«Gli uomini che arrivano a compiere un gesto del genere hanno problemi e c’è bisogno di strutture per curarli perché sono esseri umani. Se le cure non funzionano, allora vanno rinchiusi perché non si può permettere che facciano del male ad altre persone». A distanza di un anno, della tragedia di Vannessa Zappalà restano non solo il dolore della comunità di Trecastagni – che oggi la ricorda in un post su Facebook -, ma anche la lucidità delle parole del padre della 26enne, Carmelo Zappalà, all’indomani dell’omicidio della figlia avvenuto la sera dello scorso 23 agosto sul lungomare di Acitrezza.
In dodici mesi, non è cambiato molto.
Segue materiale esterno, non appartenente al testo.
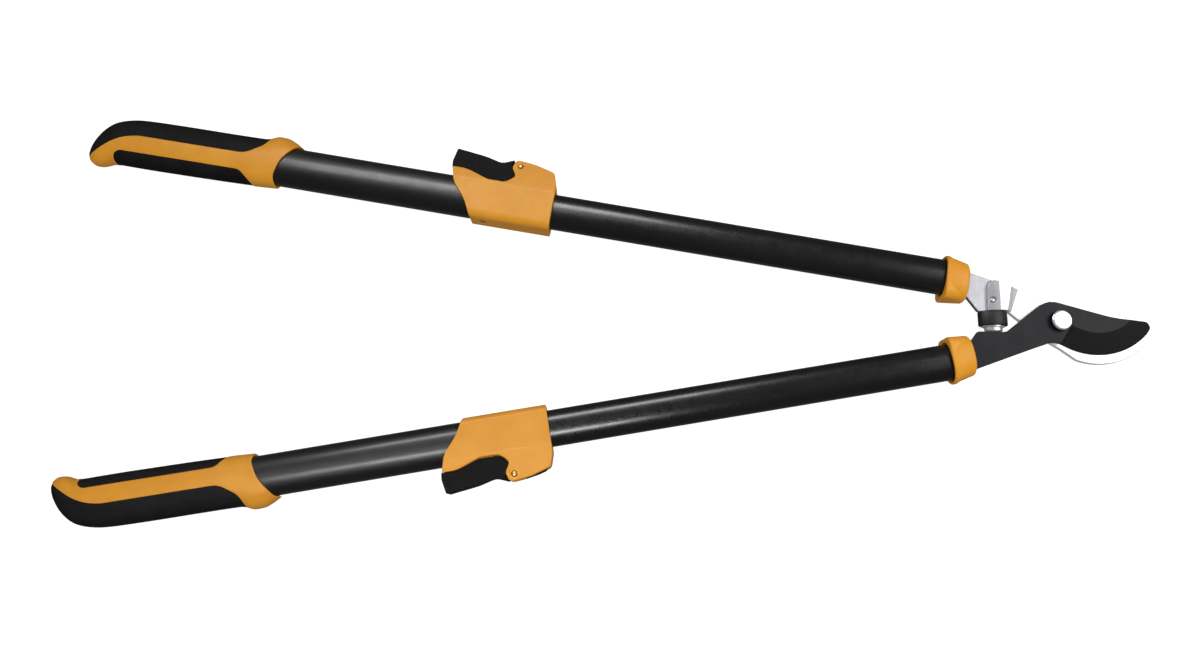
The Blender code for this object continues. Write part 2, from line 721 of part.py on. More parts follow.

Il femminicidio di Vanessa, commesso dall’ex fidanzato che si è poi tolto la vita, non è rimasto un caso isolato. Due settimane dopo, a Bronte, un quasi ex marito – si sarebbero separati quella stessa mattina – ha ucciso Ada Rotini, provando anche lui a farla finita, non riuscendoci. A ricordare Vanessa, per età e dinamica, era stata invece pochi mesi dopo, a inizio dicembre, la storia di Jenny Cantarero, la 27enne catanese uccisa dall’ex fidanzato, ritrovato poi morto a Vaccarizzo. Il 2021 si era chiuso così, con questi femminicidi-suicidi che avevano innescato nel dibattito pubblico quello che, con lucidità inaspettata, aveva indicato il padre di Vanessa Zappalà: la necessità di passare dall’indignazione postuma alla prevenzione.
Non è andata meglio nel 2022, dove a Lentini è stata trovata morta Naima Zahir: suicida, secondo il marito, che ha poi confessato. E a luglio Deborah Pagano, morta nella sua casa a Macchia di Giarre per mano del convivente, secondo l’accusa. Lo stesso che ha chiamato i soccorsi un giorno e mezzo – e un’accurata pulizia – dopo il suo decesso. Poche settimane dopo – appena un mese fa – il caso di Valentina Giunta, uccisa a Catania dal figlio perché voleva rifarsi una vita senza il padre.
Eppure, dalla morte di Vanessa, un’altra cosa è successa: dopo l’esperienza di Palermo, anche a Catania ha aperto un centro per uomini maltrattanti. Per affrontare il problema laddove si origina. Prima dell’estate, erano quattro gli uomini presi in carico, tutti inviati dal tribunale e impegnati in un percorso psicologico della durata di almeno sei mesi. Per lo più giovanissimi, sotto i 25 anni, e spesso con un passato di violenza a loro volta subita o respirata nell’ambiente familiare. Persone, insomma, che hanno bisogno di strutture per curarli, come diceva il papà di Vanessa Zappalà. Che, mentre piangeva la figlia, e senza nemmeno saperlo, cominciava una piccola rivoluzione culturale.